Брат Виллибальд в ужасе воздел руки кверху.
— Во имя Отца и Сына и Святого Духа! — воскликнул он. — Сохрани нас от козней дьяволовых и от Мухаммедова проклятого лукавства! С тобою дело хуже, чем с прочими, ибо слушать учение Мухаммеда всего хуже. Ты и теперь принадлежишь его вере?
— Я принадлежал ей, пока был у Альмансура, ибо он так велел, — сказал Орм. — Ибо это человек, перечить которому не слишком разумно. С тех пор у меня вообще не было никакого бога, и оттого; видно, мне и стало хуже.
— Удивительно, что епископ Поппон не узнал об этом, когда ты был у короля Харальда, — сказал брат Виллибальд. — Если бы он услышал, что ты признавал учение этого худшего предателя, он бы тебя немедля окрестил, с его набожностью и усердием, даже если пришлось бы позвать дюжину бойцов короля Харальда, чтобы тебя держать. Это доброе и святое дело — спасти обыкновенную душу человеческую из тьмы и слепоты, и быть может, к таковым можно отнести и норманна, хотя мне и трудно в это поверить после всего, чего я навидался, но все отцы церкви сходятся в том, что в семь раз лучше спасти того, кто предался Мухаммеду. Ибо ничто не причиняет вящей досады дьяволу, чем это.
Орм и прежде слыхал о дьяволе, и брат Виллибальд усердно принялся наставлять его и на сей предмет.
— Похоже на то, — сказал Орм, — что я раздразнил дьявола, сам того не зная, тем, что отошел от Аллаха и Пророка, и оттого пошли все мои неудачи.
— Так оно и было, — сказал маленький священник, — и хорошо, что ты начал это понимать. С тобой дело обстоит так, что хуже некуда, ибо дьявол озлоблен на тебя, а защиты от Бога тебе нет. По покуда ты поклонялся Мухаммеду — да будет он проклят! — дьявол был тебе другом, и оттого у тебя все шло хорошо.
— Я так и думал, — сказал Орм, — и оттого мне теперь так плохо. Вот что значит, когда все против тебя, когда не принадлежишь ни Богу, ни дьяволу.
Он какое-то время сидел задумавшись.
— Теперь я хочу, чтобы ты пошел к посланцам вместе со мной, — сказал он. — Ибо я желаю говорить с теми, кто могуществен перед Богом.

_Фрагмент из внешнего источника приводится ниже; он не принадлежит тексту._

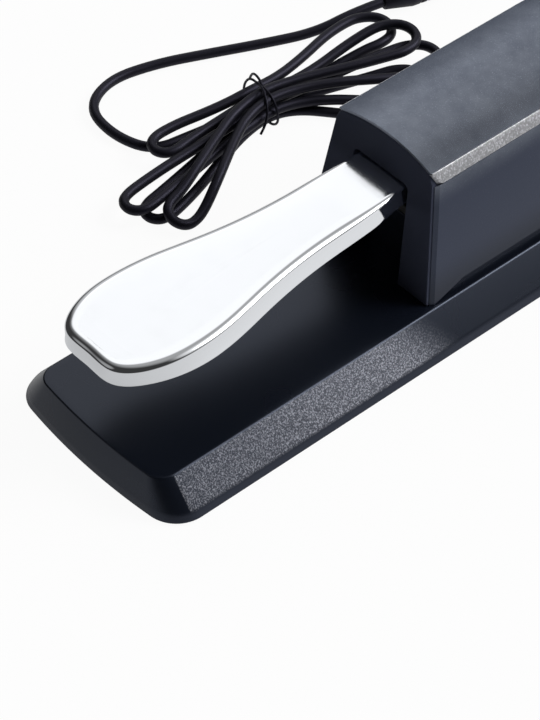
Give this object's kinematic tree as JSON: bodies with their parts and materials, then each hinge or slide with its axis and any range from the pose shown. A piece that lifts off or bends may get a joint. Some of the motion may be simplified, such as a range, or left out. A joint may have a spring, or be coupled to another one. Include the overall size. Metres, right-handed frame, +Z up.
{
  "type": "keyboard sustain pedal",
  "caption": "Keyboard sustain pedal: low black base, crowned housing, sprung chrome lever and a lead tied in a hank with a plug.",
  "frame": {"origin": "on the floor under the middle of the base", "axes": "+X to the pedal's right, -Y towards the toe of the lever, +Z up"},
  "size_m": [0.1973, 0.311, 0.0728],
  "materials": {
    "case_plastic": "satin",
    "housing_plastic": "satin",
    "trim": "grained",
    "chrome": "polished",
    "zinc_steel": "zinc plated",
    "rubber": "matt",
    "felt": "felt",
    "nylon": "natural",
    "switch_plastic": "satin",
    "cord_black": "satin",
    "plug_metal": "nickel plated"
  },
  "bodies": {
    "pedal_body": {"base_case": "case_plastic", "bottom_plate": "zinc_steel", "rubber_sole": "rubber", "base_screws": "zinc_steel", "housing_cover": "housing_plastic", "cover_screws": "zinc_steel", "front_bezel": "case_plastic", "trim_strip_right": "trim", "trim_strip_left": "trim", "pivot_bracket": "zinc_steel", "bracket_screws": "zinc_steel", "pivot_axle": "zinc_steel", "axle_clips": "zinc_steel", "spring_seat": "nylon", "return_spring": "zinc_steel", "down_stop_rubber": "rubber", "rest_stop_felt": "felt", "switch_bracket": "zinc_steel", "switch_bracket_screws": "zinc_steel", "microswitch_body": "switch_plastic", "microswitch_screws": "zinc_steel", "switch_leads": "cord_black", "polarity_switch_body": "switch_plastic", "polarity_switch_screws": "zinc_steel", "cord_clamp": "nylon", "clamp_screws": "zinc_steel", "cord_strain_relief": "cord_black", "cord_lead": "cord_black", "cord_hank": "cord_black", "cord_tail": "cord_black", "wire_tie": "cord_black", "plug_grip": "cord_black", "plug_sleeve": "plug_metal", "plug_insulator": "switch_plastic", "plug_tip": "plug_metal"},
    "lever": {"pedal_lever": "chrome", "lever_bushes": "nylon", "spring_guide": "nylon", "switch_pusher": "nylon"},
    "switch_leaf": {"microswitch_leaf": "zinc_steel"},
    "switch_plunger": {"microswitch_plunger": "nylon"},
    "polarity_knob": {"polarity_switch_knob": "switch_plastic"}
  },
  "joints": [
    {"name": "pedal_press", "type": "hinge", "parent": "pedal_body", "child": "lever", "pos_m": [0, 0.058, 0.0476], "axis": [1, 0, 0], "range_deg": [0, 7.5], "stiffness_Nm_per_rad": 12, "springref_deg": -6.88, "deforming": ["return_spring"]},
    {"name": "switch_leaf_hinge", "type": "hinge", "parent": "pedal_body", "child": "switch_leaf", "pos_m": [0, 0.0815, 0.0455], "axis": [1, 0, 0], "range_deg": [0, 8.4]},
    {"name": "switch_plunger_slide", "type": "slide", "parent": "pedal_body", "child": "switch_plunger", "axis": [0, 0, 1], "range_m": [0, 0.00062]},
    {"name": "polarity_slide", "type": "slide", "parent": "pedal_body", "child": "polarity_knob", "axis": [1, 0, 0], "range_m": [0, 0.003]}
  ],
  "couplings": [
    {"joint": "switch_leaf_hinge", "follows": "pedal_press", "ratio": 1.1},
    {"joint": "switch_plunger_slide", "follows": "pedal_press", "m_per_rad": 0.0045837}
  ]
}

Епископы воротились с поля битвы, где отпевали мертвых, и теперь собирались на другой день в обратную дорогу. Старший из них устал и пошел отдохнуть, но епископ Лондонский пригласил Гудмунда к себе, сидел и пил с ним вместе, в последний раз пытаясь уговорить его добровольно принять христианство.
С самого своего прибытия в Мэлдон оба епископа изо всех сил старались склонить вождей принять Христову веру, так велел им король Этельред и его архиепископ, ибо тем самым сильно бы прибавилось чести королю перед Богом и людьми. С Торкелем им долго поговорить не привелось: он отвечал, что удача его в бою достаточно сильна, сильнее, чем у христиан, и оттого у него нет охоты заводить себе других богов. И с Йостейном вышло не лучше: он сидел молча и слушал, оперевшись руками о секиру, которую всюду носил с собой и звал Вдовьей Скорбью, и глядел на них из-под насупленных бровей, покуда оба епископа толковали ему о Христе и Царствии Божием. Потом издал смешок, швырнул шляпу оземь и спросил, не держат ли его за неразумного.
— Я бывал жрецом на большом жертвоприношении в Упсале двадцать семь зим кряду, и слушать такие речи, что пригодны лишь для детей и старух, для меня мало чести. Вот этим топором, что вы все видите, я рубил тех, кого приносили в жертву ради урожая, а потом подвешивали на священном дереве перед храмом; среди них были и христиане, и священники тоже, голые, плачущие, на коленях в снегу, так скажите мне, какая им была польза от их Бога.